GASLIGHTING BEHAVIOUR AT WORK
Being a prey of gaslighting at work can hamper your overall performance and impact your mental and emotional health. How often do you come across a behaviour where your boss yells at you for not submitting a report even when the due day has not arrived?
Or a co-worker blames you for all the blunders in a client presentation even when you had no involvement in that presentation?
You might lose focus, which can ultimately reflect on your productivity.
In simple terms, when a person removes all the ownership and transfers the baggage to you without you having a clue about it, it indeed creates chaos.
Few effective ways to save yourself from such gaslighting harassment can be as follows-
- Always try having a colleague with you in the presence of the gaslighter.
- Minimize any written communication in the form of either emails or texts with the gaslighter.
- Be alert and assertive enough to stick to what you hear or see.
- Affirming something positive each time. Keep the negativity at bay as much as you can.
GASLIGHTING BEHAVIOUR YOU MIGHT HAVE FACED IN A RELATIONSHIP
When one is in a relationship, it’s common to get into a natural argument, and there is nothing to freak about if that’s the case. There may be a flirty text message or even more than that, but the person with the gaslighter personality will find a way to blame this thing on their partner. It leads to second guesses, and the suspect indeed gets the better hand.
What happens in such an environment is that it becomes more of a control issue than a love issue altogether.
HOW TO “NOT” BECOME A VICTIM OF GASLIGHTING?
While you may be a little alert and can sense when someone is trying to get pushy with their comments on you, but it’s always advisable to be extra cautious and trust your instincts.
Few things to keep in mind are as follows-
- Take notice of their understanding pattern and, wherever they try to affect you with those harassing comments, shrug it off by saying, “Right, here we go again”!
- Don’t let them overpower you or give them an upper hand. The firmer they try to do so, the harder you try to dodge off those comments. Remember, gaslighting works in favour of the gaslighter only when the victim is unaware.
- Don’t compromise with your self-respect if the gaslighting behaviour is already starting to bring your spirits down.
- Don’t isolate yourself from the ones you love or trust like friends or family. The gaslighters want you to do precisely that so that they can emphasize more control over you.

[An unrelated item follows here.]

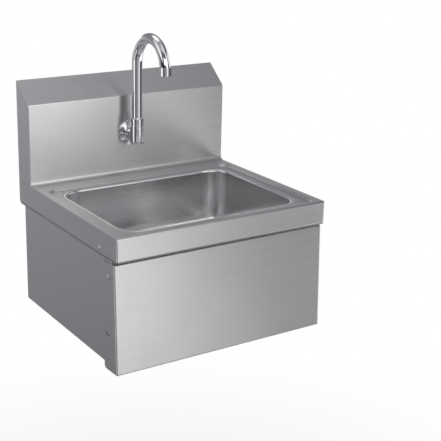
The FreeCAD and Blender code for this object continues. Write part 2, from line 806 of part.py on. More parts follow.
def least_gap(path, wire):
    """Least distance between the surfaces of turns that lie side by side, measured on points."""
    count = 400
    points = path.discretize(Number=count)
    apart = int(0.6 * count / spring_turns)
    gaps = []
    for i in range(0, count, 4):
        gaps += [(points[i] - points[j]).Length for j in range(i + apart, count)]
    return min(gaps) - wire


def valve_spring():
    """Return spring round the stem, between the gland and the pad."""
    inset = spring_wire / 2 + side_gap
    start = pad_rear + inset
    path = helix(on_valve(start), spring_radius, gland_front - inset - start, spring_turns)
    first = path.Edges[0]
    ring = Part.Wire([Part.makeCircle(spring_wire / 2, on_valve(start) + RIGHT * spring_radius,
                                      first.tangentAt(first.FirstParameter))])
    print("valve_spring: least gap to itself", round(least_gap(path, spring_wire), 2), "mm")
    return path.makePipeShell([ring], True, False)


def inlet_nipple(side):
    start = Vector(valve_x + side * valve_cross_half, valve_front + valve_cross_back, valve_z)
    return pipe(nipple_radius, water_bore, start, RIGHT * side, nipple_length)


# ---------------------------------------------------------------- mixed water line

def line_nut(start, axis, flat_towards, thread_radius, covered):
    """Compression nut: wide bore over the thread, narrow bore round the tube."""
    nut = hexagon(line_nut_flats, start, axis, flat_towards, line_nut_length)
    nut = nut.cut(rod(thread_radius + thread_gap, start, axis, covered))
    return nut.cut(rod(line_radius + thread_gap, start, axis, line_nut_length))


def supply_tube():
    """Tube from the valve, back under the bowl, up behind the splash and across to the spout's elbow."""
    start = on_valve(valve_rear + valve_outlet_length + thread_gap)
    low = Vector(valve_x, line_y, valve_z)
    high = Vector(valve_x, line_y, shank_z)
    end = Vector(-elbow_radius, line_y, shank_z)

    return round_tube([start, low, high, end], line_bend, line_radius, line_wall)


def supply_elbow():
    """Elbow behind the splash that joins the tube to the shank."""
    centre = Vector(0, line_y, shank_z)
    barrel = rod(elbow_radius, centre + FRONT * elbow_radius, BACK, 2 * elbow_radius)
    barrel = barrel.makeFillet(cast_round, edges_where(barrel, lambda p: p.y > line_y))
    body = barrel.fuse(rod(elbow_port_radius, centre, LEFT, 2 * elbow_radius)).removeSplitter()
    port = centre + FRONT * elbow_radius
    body = body.cut(rod(shank_radius + thread_gap, port, BACK, elbow_radius - elbow_stop))
    body = body.cut(rod(shank_bore, port, BACK, elbow_radius))
    return body.cut(rod(line_radius + thread_gap, centre, LEFT, 2 * elbow_radius + 1))


# ---------------------------------------------------------------- spout

def on_shank(y):
    return Vector(0, y, shank_z)


def spout_shank():
    rear = line_y - elbow_stop - thread_gap
    return pipe(shank_radius, shank_bore, on_shank(shank_front), BACK, rear - shank_front)


def shank_washer():
    return pipe(shank_washer_radius, shank_radius + thread_gap, on_shank(-splash_depth + sheet), BACK,
                shank_washer_thickness)


def shank_locknut():
    start = on_shank(-splash_depth + sheet + shank_washer_thickness)
    nut = hexagon(shank_nut_flats, start, BACK, UP, shank_nut_thickness)
    return nut.cut(rod(shank_radius + thread_gap, start, BACK, shank_nut_thickness))


def wall_flange():
    """Bell-shaped escutcheon between the splash and the spout body."""
    bore = stub_radius + thread_gap
    deep = escutcheon_depth
    neck = bore + escutcheon_neck
    edge = escutcheon_neck / 2
    corners = [(bore, 0), (escutcheon_radius, 0), (escutcheon_radius, escutcheon_rim),
               (neck + edge, escutcheon_flare), (neck, deep), (bore, deep)]
    points = [on_shank(-splash_depth) + UP * r + FRONT * d for r, d in corners]
    face = Part.Face(outline(points, [0, edge, 2 * edge, escutcheon_flare, edge, 0]))
    return face.revolve(on_shank(0), BACK, 360)


def spout_body():
    """Vertical body with a round bottom, the threaded neck on top and the stub towards the wall."""
    foot = Vector(0, spout_y, shank_z - body_bottom)
    barrel = rod(body_radius, foot, UP, body_bottom + body_shoulder)
    barrel = barrel.makeFillet(body_round, edges_where(barrel, lambda p: near(p.z, foot.z)))
    barrel = barrel.makeFillet(1, edges_where(barrel, lambda p: near(p.z, shank_z + body_shoulder)))
    neck = rod(body_neck_radius, Vector(0, spout_y, shank_z), UP, body_shoulder + body_neck_height)
    stub_end = -splash_depth - stub_to_splash
    stub = rod(stub_radius, on_shank(spout_y), BACK, stub_end - spout_y)
    body = barrel.fuse([neck, stub]).removeSplitter()
    socket_floor = Vector(0, spout_y, shank_z - tube_bottom - side_gap)
    body = body.cut(rod(tube_radius + running_gap, socket_floor, UP, sink_depth))
    body = body.cut(rod(shank_radius + thread_gap, on_shank(shank_front - thread_gap), BACK, sink_depth))
    return body.cut(rod(shank_bore, on_shank(spout_y), BACK, sink_depth))


def spout_nut():
    """Round nut over the neck, grooved outside, with an inner lip above the neck."""
    foot = body_shoulder
    lip = body_shoulder + body_neck_height + thread_gap
    top = body_shoulder + spout_nut_height
    wide = body_neck_radius + thread_gap
    narrow = tube_radius + side_gap
    chamfer = turned_chamfer
    outside = spout_nut_radius
    waist = outside - spout_nut_waist
    groove_foot = foot + spout_nut_foot
    groove_top = top - spout_nut_bead
    profile = [(wide, foot), (outside, foot), (outside, groove_foot - spout_nut_waist),
               (waist, groove_foot), (waist, groove_top), (outside, groove_top + spout_nut_waist),
               (outside, top - chamfer), (outside - chamfer, top), (narrow, top), (narrow, lip), (wide, lip)]
    return turned(profile, Vector(0, spout_y, shank_z), UP, RIGHT)


def gooseneck():
    """Riser, half-circle arch and a short drop, as one drawn tube."""
    foot = Vector(0, spout_y, shank_z - tube_bottom)
    crown_z = shank_z + arch_height + arch_radius
    drop_y = spout_y - 2 * arch_radius
    drop_foot = Vector(0, drop_y, shank_z + outlet_bottom + outlet_lip)
    corners = [foot, Vector(0, spout_y, crown_z), Vector(0, drop_y, crown_z), drop_foot]
    tube = round_tube(corners, arch_radius, tube_radius, tube_wall)
    window = rod(shank_bore - 1, on_shank(spout_y), BACK, tube_radius + 1)
    return tube.cut(window)


def spout_outlet():
    """Collar on the tube's end, with an inner lip and a wider mouth where the tube bends."""
    drop_y = spout_y - 2 * arch_radius
    foot = Vector(0, drop_y, shank_z + outlet_bottom)
    chamfer = turned_chamfer
    bore = tube_radius + running_gap
    mouth = tube_radius + outlet_mouth_gap
    mouth_foot = outlet_length - outlet_mouth
    lip = outlet_lip - running_gap
    profile = [(outlet_bore, 0), (outlet_radius - chamfer, 0), (outlet_radius, chamfer),
               (outlet_radius, outlet_length), (mouth, outlet_length), (mouth, mouth_foot),
               (bore, mouth_foot), (bore, lip), (outlet_bore, lip)]
    return turned(profile, foot, UP, RIGHT)


# ---------------------------------------------------------------- drain

def on_drain(z):
    return Vector(0, drain_y, z)


def drain_body():
    """Flange in the bowl's recess, cup and threaded tail of the basket drain."""
    rim = drain_flange_thickness
    wall = drain_cup_wall
    tail_bore = drain_tail_radius - drain_tail_wall
    foot = -drain_cup_depth
    knee = drain_knee
    profile = [
        (drain_cup_radius, 0), (drain_flange_radius, 0), (drain_flange_radius, rim),
        (drain_flange_radius - drain_flange_slope, rim + drain_flange_rise),
        (drain_hole_radius + drain_dish, rim + drain_flange_rise), (drain_cup_radius, rim / 2),
        (cup_bore, -wall), (cup_bore, foot + knee), (cup_bore - knee, foot), (tail_bore, foot),
        (tail_bore, foot - drain_tail_length), (drain_tail_radius, foot - drain_tail_length),
        (drain_tail_radius, foot - wall), (cup_bore - knee, foot - wall),
        (drain_cup_radius, foot + knee - wall / 2)]
    return turned(profile, on_drain(drain_seat), UP, RIGHT)


def drain_ring(z_top, height, lugs):
    ring = pipe(gasket_radius, drain_cup_radius + thread_gap, on_drain(z_top), DOWN, height)
    for lug in range(lugs):
        angle = 2 * math.pi * lug / lugs
        middle = on_drain(z_top - height) + Vector(math.cos(angle), math.sin(angle), 0) * gasket_radius
        ring = ring.fuse(rod(drain_nut_lug, middle, UP, height))
    return ring.removeSplitter()


def strainer_basket():
    """Perforated cup with a post and a round knob, lifted out by hand."""
    outer = cup_bore - basket_clearance
    floor = cup_floor + side_gap + stopper_thickness
    flat = outer - basket_floor_inset
    knee = basket_knee
    wall = basket_wall
    post = post_radius
    neck = knob_radius - post
    profile = [(0, 0), (flat, 0), (outer, knee), (outer, basket_depth), (outer - wall, basket_depth),
               (outer - wall, knee + wall / 2), (flat - wall / 2, wall), (post, wall), (post, knob_foot),
               (knob_radius, knob_foot + neck), (knob_radius, knob_height - post), (post, knob_height),
               (0, knob_height)]
    basket = turned(profile, on_drain(floor), UP, RIGHT)
    ring = (flat + knob_radius) / 2
    for hole in range(basket_holes):
        angle = 2 * math.pi * hole / basket_holes
        aside = Vector(math.cos(angle), math.sin(angle), 0)
        basket = basket.cut(rod(basket_floor_hole, on_drain(floor - 1) + aside * ring, UP, wall + 2))
        middle = on_drain(floor + (knee + basket_depth) / 2)
        basket = basket.cut(rod(basket_wall_hole, middle + aside * flat, aside, 2 * knee))
    return basket


def strainer_stopper():
    """Rubber disc under the basket that closes the drain."""
    return rod(drain_tail_radius + stopper_overlap, on_drain(cup_floor + side_gap), UP, stopper_thickness)


def tailpiece():
    bore = tail_radius - tail_wall
    head = tail_radius + tail_head_swell
    flange = drain_tail_radius - side_gap
    profile = [(bore, 0), (flange, 0), (flange, -tail_flange), (head, -tail_flange),
               (head, tail_head_swell - tail_head), (tail_radius, -tail_head), (tail_radius, -tail_length),
               (bore, -tail_length)]
    return turned(profile, on_drain(tail_thread_foot), UP, RIGHT)


def tailpiece_nut():
    """Slip nut that draws the tailpiece's flange against the drain's tail."""
    lip = -tail_flange - thread_gap
    foot = lip - tail_nut_lip
    top = tail_nut_reach
    wide = drain_tail_radius + thread_gap
    narrow = tail_radius + tail_head_swell + thread_gap
    chamfer = tail_nut_chamfer
    profile = [(wide, top), (tail_nut_radius - chamfer, top), (tail_nut_radius, top - chamfer),
               (tail_nut_radius, foot + chamfer), (tail_nut_radius - chamfer, foot), (narrow, foot),
               (narrow, lip), (wide, lip)]
    return turned(profile, on_drain(tail_thread_foot), UP, RIGHT)


# ---------------------------------------------------------------- assembly

def build():
    os.makedirs("parts", exist_ok=True)
    save("sink_top", sink_top())
    save("bowl", bowl())
    save("backsplash", backsplash())
    save("splash_end_right", splash_end())
    save("splash_end_left", mirrored(splash_end()))
    save("wall_bracket", wall_bracket())
    save("side_panel_right", side_panel())
    save("side_panel_left", mirrored(side_panel()))
    save("apron_screws", both_sides(apron_screw()))
    save("apron_nuts", both_sides(side_nut(apron_screw_place(), screw_radius)))
    save("knee_panel", knee_panel())
    save("pivot_screws", both_sides(pivot_screw()))
    save("pivot_washers", both_sides(pivot_washer()))
    save("pivot_nuts", both_sides(side_nut(pivot, pivot_radius)))
    save("stop_pins", both_sides(stop_pin()))
    save("valve_bracket", valve_bracket())
    save("valve_body", valve_body())
    save("valve_locknut", valve_locknut())
    save("valve_gland", valve_gland())
    save("valve_plunger", valve_plunger())
    save("push_pad", push_pad())
    save("valve_spring", valve_spring())
    save("inlet_nipple_hot", inlet_nipple(-1))
    save("inlet_nipple_cold", inlet_nipple(1))
    outlet_end = valve_rear + valve_outlet_length
    save("outlet_nut", line_nut(on_valve(outlet_end - line_nut_length / 2), BACK, UP, valve_outlet_radius,
                                line_nut_length / 2))
    save("supply_tube", supply_tube())
    port_end = Vector(-2 * elbow_radius + line_nut_length / 2, line_y, shank_z)
    save("elbow_nut", line_nut(port_end, LEFT, UP, elbow_port_radius, line_nut_length / 2))
    save("supply_elbow", supply_elbow())
    save("spout_shank", spout_shank())
    save("shank_washer", shank_washer())
    save("shank_locknut", shank_locknut())
    save("wall_flange", wall_flange())
    save("spout_body", spout_body())
    save("spout_nut", spout_nut())
    save("gooseneck", gooseneck())
    save("spout_outlet", spout_outlet())
    save("drain_body", drain_body())
    save("drain_gasket", drain_ring(drain_under, gasket_thickness, 0))
    save("drain_washer", drain_ring(drain_under - gasket_thickness, fibre_thickness, 0))
    locknut_top = drain_under - gasket_thickness - fibre_thickness
    save("drain_locknut", drain_ring(locknut_top, drain_nut_height, drain_nut_lugs))
    save("strainer_basket", strainer_basket())
    save("strainer_stopper", strainer_stopper())
    save("tailpiece", tailpiece())
    save("tailpiece_nut", tailpiece_nut())


build()
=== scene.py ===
# %% [markdown]
# A wall-hung hand sink of brushed stainless sheet
#
# The solids come packed from the CAD model, so this lesson makes no body panels. It gives every
# piece its finish, adds the few small forms that a solid leaves plain, and sets up a camera,
# a floor and a room of light like the photograph's studio.

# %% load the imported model
import json
import math

import bmesh
import bpy
from mathutils import Matrix, Quaternion, Vector


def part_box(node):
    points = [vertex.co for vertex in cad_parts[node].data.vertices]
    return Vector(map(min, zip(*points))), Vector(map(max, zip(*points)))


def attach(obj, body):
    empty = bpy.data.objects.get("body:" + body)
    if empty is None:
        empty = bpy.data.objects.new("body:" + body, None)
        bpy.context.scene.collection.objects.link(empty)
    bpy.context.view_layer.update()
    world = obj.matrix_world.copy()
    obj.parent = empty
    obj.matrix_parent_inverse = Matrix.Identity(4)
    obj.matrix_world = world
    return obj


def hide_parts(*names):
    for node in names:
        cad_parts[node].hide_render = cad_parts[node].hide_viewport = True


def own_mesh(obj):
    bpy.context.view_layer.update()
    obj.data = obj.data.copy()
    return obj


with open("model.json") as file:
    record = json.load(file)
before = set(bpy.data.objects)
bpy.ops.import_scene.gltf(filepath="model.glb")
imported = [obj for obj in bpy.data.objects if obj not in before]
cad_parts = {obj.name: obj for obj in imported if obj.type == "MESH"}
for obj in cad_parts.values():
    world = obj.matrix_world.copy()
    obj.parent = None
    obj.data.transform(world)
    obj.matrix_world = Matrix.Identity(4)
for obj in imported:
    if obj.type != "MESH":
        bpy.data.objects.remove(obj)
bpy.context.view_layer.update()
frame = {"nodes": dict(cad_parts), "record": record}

nodes = frame["nodes"]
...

- Practice meditation and chant motivating quotes to yourself; it will keep your mind alert and resistant to any negative vibes.
- Approach a psychologist or counsellor if the situation slips out from your hand.

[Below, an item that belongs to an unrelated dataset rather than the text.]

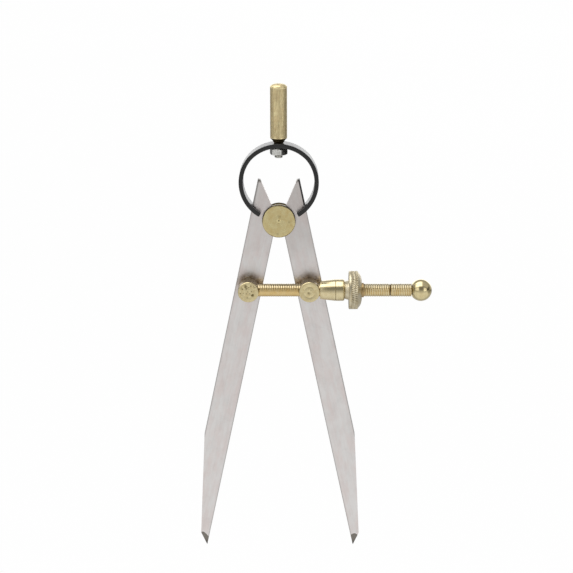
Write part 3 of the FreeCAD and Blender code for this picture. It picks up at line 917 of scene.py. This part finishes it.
def make_ball():
    """The ball on the spindle's end, open where the spindle enters it."""
    low, high = corners("end_ball")
    radius = (high.z - low.z) / 2
    centre = high.x - radius
    opening = math.asin((SPINDLE_RADIUS + 0.03) / radius)
    inside = centre - radius * math.cos(opening) + 0.4
    steps = 40
    outline = [(inside, 0), (inside, SPINDLE_RADIUS - 0.3)]
    for step in range(steps):
        turn = opening + (math.pi - opening) * step / steps
        outline.append((centre - radius * math.cos(turn), radius * math.sin(turn)))
    outline.append((centre + radius, 0))
    metal = brass("ball_brass", tint(216, 202, 158), tint(198, 178, 130), SPINDLE_AXIS, "X",
                  marks_scale=1.6, smooth=0.1, rough=0.17, depth=0.004, stain=0.56)
    bm = turned(outline, 80, "X", SPINDLE_AXIS)
    obj = new_object("end_ball_polished", bm, [metal])
    placed(obj, "left_post", "polished_brass", "end_ball")


def make_sleeve():
    """The tapered thrust sleeve, with a spigot inside its ring."""
    low, high = corners("nut_sleeve")
    bore = SPINDLE_RADIUS + BORE_GAP
    joint = corners("sleeve_ring")[0].x
    spigot = RING_CAVITY - 0.02
    outline = rounded([
        (low.x, bore), (low.x, SLEEVE_SMALL, 0.15), (joint - 0.1, SLEEVE_LARGE, 0.08),
        (joint - 0.02, SLEEVE_LARGE - 0.2), (joint - 0.02, spigot), (high.x, spigot),
        (high.x, bore)])
    bm = turned(outline, 96, "X", SPINDLE_AXIS, closed=True)
    obj = new_object("nut_sleeve_turned", bm, [sleeve_brass("sleeve_brass")], sharp=SHARP_TURN)
    placed(obj, "thrust_sleeve", "polished_brass", "nut_sleeve")


def make_ring():
    """The ring pressed on the sleeve, with a lip that holds the nut's collar."""
    low, high = corners("sleeve_ring")
    outer = (high.z - low.z) / 2
    cavity = RING_CAVITY + 0.01
    lip_start = high.x - 0.9
    outline = rounded([
        (low.x + 0.02, cavity), (low.x + 0.02, outer - 0.2), (low.x + 0.1, outer, 0.06),
        (high.x - 0.5, outer, 0.3), (high.x, outer - 0.5, 0.15), (high.x, LIP_RADIUS),
        (lip_start, LIP_RADIUS), (lip_start, cavity)])
    bm = turned(outline, 96, "X", SPINDLE_AXIS, closed=True)
    obj = new_object("sleeve_ring_turned", bm, [sleeve_brass("ring_brass")], sharp=SHARP_TURN)
    placed(obj, "thrust_sleeve", "polished_brass", "sleeve_ring")


def make_nut():
    """The adjusting nut: a collar and a neck, a knurled flange with a domed end, and a hub.
    Places along it are measured along X, like its box."""
    low, high = corners("adjusting_nut")
    bore = SPINDLE_RADIUS + BORE_GAP
    flange = (high.z - low.z) / 2
    collar, neck, hub = 3.95, 3.45, 3.25
    collar_end, neck_end, flange_start = 28, 29.25, 31
    dome_start, dome_end, dome_outer, dome_inner = 35.0, 36.75, 8.15, 4.5
    teeth, depth = 58, 0.3
    bands = ((32.2, 33.45), (33.65, 34.9))
    rows = [place for band in bands for place in stepped(*band, 0.156)]

    def knurl(along, angle):
        """Two rows of slightly slanted teeth, the second half a tooth on from the first."""
        for i, (near, far) in enumerate(bands):
            if near + 0.01 < along < far - 0.01:
                slant = 0.35 * (along - near) / (far - near)
                return depth * groove(teeth * angle / TAU + slant + 0.5 * i)
        return 0

    rim = flange - 0.02
    before = rounded([
        (low.x, bore), (low.x, collar), (collar_end, collar), (collar_end, neck),
        (neck_end, neck), (neck_end, 3.9, 0.06), (flange_start, 4.42, 0.05),
        (flange_start, flange - 0.25, 0.2), (flange_start + 0.25, flange, 0.2),
        (32.05, flange, 0.05), (32.15, flange - 0.1)], 2)
    dome = [(dome_start - 0.03, rim - 0.2)]
    steps = 10
    for step in range(steps + 1):
        share = step / steps
        bulge = math.sin(math.pi * share) * 0.42
        dome.append((dome_start + (dome_end - dome_start) * share + bulge * 0.8,
                     dome_outer - (dome_outer - dome_inner) * share + bulge * 0.4))
    after = rounded([(dome_end, dome_inner - 0.1), (dome_end + 0.03, hub), (37.5, hub, 0.12),
                     (high.x, hub - 0.13, 0.08), (high.x, bore)], 2)
    outline = before + [(x, rim) for x in rows] + dome + after

    def worn(tree, colour, radius, along):
        """Old dirt between the teeth, and a browner hub."""
        toothed = calc(tree, "MULTIPLY", span(tree, along, bands[0][0] - 0.05, bands[0][0]),
                       span(tree, along, bands[1][1], bands[1][1] + 0.05, 1.0, 0.0))
        root = calc(tree, "MULTIPLY", toothed, span(tree, radius, rim - 0.2, rim - 0.08, 0.8, 0.0))
        colour = blended(tree, root, colour, tint(150, 138, 110))
        return blended(tree, span(tree, along, 36.4, 36.8, 0.0, 0.8), colour, tint(160, 130, 78))

    metal = brass("nut_brass", tint(216, 207, 182), tint(202, 188, 154), SPINDLE_AXIS, "X",
                  marks_scale=0.9, smooth=0.34, rough=0.44, depth=0.004, stain=0.5,
                  extra=worn)
    bm = turned(outline, teeth * 8, "X", SPINDLE_AXIS, relief=knurl, closed=True)
    obj = new_object("adjusting_nut_knurled", bm, [metal], sharp=50)
    placed(obj, "adjusting_nut", "knurled_brass", "adjusting_nut")


bow_black = black_steel("bow_black_oxide")
make_leg("right_leg", 1, age_and_edge_shade=0.95)
make_leg("left_leg", -1, age_and_edge_shade=0.35)
make_spool()
make_bow(1, "right_leg", bow_black)
make_bow(-1, "left_leg", bow_black)
make_grip()
make_stud()
make_hex_nut()
make_post("right_post", through=True)
make_post("left_post", through=False)
make_washer("right_post_washer", "right_post")
make_washer("left_post_washer", "left_post")
make_spindle()
make_ball()
make_sleeve()
make_ring()
make_nut()


# ---------------------------------------------------------------- stage, light and camera

def make_floor():
    """A white floor that glows evenly, so that nothing casts a shadow on it."""
    def build(tree):
        faint = cloudy(tree, add(tree, "TexCoord").outputs["Object"], 0.6, 2, 0.5)
        return {"Emission Color": ramp(tree, faint, (0.3, 0.99), (0.7, 1.0))}
    material = finished("floor_white", build, Metallic=0.0, Roughness=1.0,
                        Emission_Strength=1.0, Base_Color=(0, 0, 0, 1), Specular_IOR_Level=0.0)
    half_side = 30000
    bm = bmesh.new()
    bmesh.ops.create_grid(bm, x_segments=24, y_segments=24, size=half_side)
    floor = new_object("floor", bm, [material])
    floor.visible_glossy = False


def make_world():
    """Studio light as a dome. Its ramp goes by the angle about X: 0 is the front, 90 the top,
    180 the back and -90 below. Panels add to it: one overhead and one on each side at the
    front. Its far sides, its sides at the back and a patch low at the back are darker."""
    world = bpy.data.worlds.new("studio")
    bpy.context.scene.world = world
    world.use_nodes = True
    tree = world.node_tree
    tree.nodes.clear()
    x, y, z = parts_of(tree, add(tree, "TexCoord").outputs["Generated"])
    turn = calc(tree, "ARCTAN2", z, calc(tree, "MULTIPLY", y, -1.0))
    share = calc(tree, "ADD", calc(tree, "DIVIDE", turn, TAU), 0.5)
    degrees = calc(tree, "MULTIPLY", turn, 360 / TAU)

    def within(value, low, high, edge):
        """1 between two limits and 0 outside, with soft edges."""
        return calc(tree, "MULTIPLY", span(tree, value, low - edge, low + edge),
                    span(tree, value, high - edge, high + edge, 1.0, 0.0))

    stops = [(-180, 0.9), (-172, 0.6), (-165, 0.28), (-105, 0.30), (-92, 0.42), (-40, 0.48),
             (-24, 0.46), (-16, 0.42), (-9, 0.33), (4, 0.29), (16, 0.14), (50, 0.13),
             (62, 0.30), (108, 0.30), (120, 0.24), (152, 0.22), (166, 0.9), (180, 0.9)]
    light = ramp(tree, share, *[((a + 180) / 360, value) for a, value in stops])
    panels = (((55, 116, 6), (-0.8, 0.16, 0.12), 0.9),
              ((8, 48, 8), (-0.93, -0.42, 0.12), 0.5),
              ((2, 42, 8), (0.44, 0.84, 0.08), 0.5))
    for turns, sides, extra in panels:
        panel = calc(tree, "MULTIPLY", within(degrees, *turns), within(x, *sides))
        light = calc(tree, "ADD", light, calc(tree, "MULTIPLY", panel, extra))
    # The far sides, darker above the horizon than below it
    flank = calc(tree, "MAXIMUM", span(tree, x, 0.86, 0.97, 0.0, 0.76),
                 span(tree, x, -0.97, -0.86, 0.6, 0.0))
    flank = calc(tree, "MULTIPLY", flank, span(tree, degrees, -12, 6, 0.7, 1.0))
    # The sides at the back
    behind = calc(tree, "MAXIMUM", span(tree, degrees, 146, 160),
                  span(tree, degrees, -160, -146, 1.0, 0.0))
    beside = calc(tree, "MAXIMUM", span(tree, x, 0.4, 0.7, 0.0, 0.65),
                  span(tree, x, -0.85, -0.6, 0.5, 0.0))
    flank = calc(tree, "MAXIMUM", flank, calc(tree, "MULTIPLY", behind, beside))
    # The patch low at the back, on the left
    facet = calc(tree, "MULTIPLY", within(x, -0.8, -0.3, 0.06), within(degrees, -180, -150, 4))
    darkness = calc(tree, "MAXIMUM", flank, calc(tree, "MULTIPLY", facet, 0.8))
    light = calc(tree, "MULTIPLY", light, calc(tree, "SUBTRACT", 1.0, darkness))
    back = add(tree, "Background", {"Color": light, "Strength": STUDIO_STRENGTH})
    add(tree, "OutputWorld", {"Surface": back.outputs["Background"]})


def make_camera():
    """The camera, at a distance from the point it aims at."""
    data = bpy.data.cameras.new("camera")
    data.lens = FOCAL_LENGTH
    data.sensor_width = SENSOR_WIDTH
    data.clip_start = 0.01
    camera = bpy.data.objects.new("camera", data)
    bpy.context.scene.collection.objects.link(camera)
    turn, rise = math.radians(AZIMUTH), math.radians(ELEVATION)
    back = Vector((math.sin(turn) * math.cos(rise), -math.cos(turn) * math.cos(rise),
                   math.sin(rise)))
    camera.location = (AIM + back * DISTANCE) * MM
    level = (-back).to_track_quat("-Z", "Y").to_matrix()
    camera.rotation_euler = (level @ Matrix.Rotation(math.radians(ROLL), 3, "Z")).to_euler()
    bpy.context.scene.camera = camera


make_floor()
make_world()
make_camera()
bpy.context.scene.view_settings.view_transform = "Standard"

- If you get panic attacks, or grow insanely anxious or even feel you are getting pushed towards depression, get professional help!
- A therapist can, indeed, suggest practical advice and tips to cope efficiently and better.
Don’t give someone power to destroy you, because believe it or not, gaslighting can do that to even the best! It doesn’t take much time to create an enduring effect, as well!
So please don’t come out meek instead, be bold, because, in the end, it’s only your way of how you take such tricky events. The better you take it and handle it, the worse it gets for the person who tries to gaslight you. Always remember, no one can tell you what you are worthy of except you.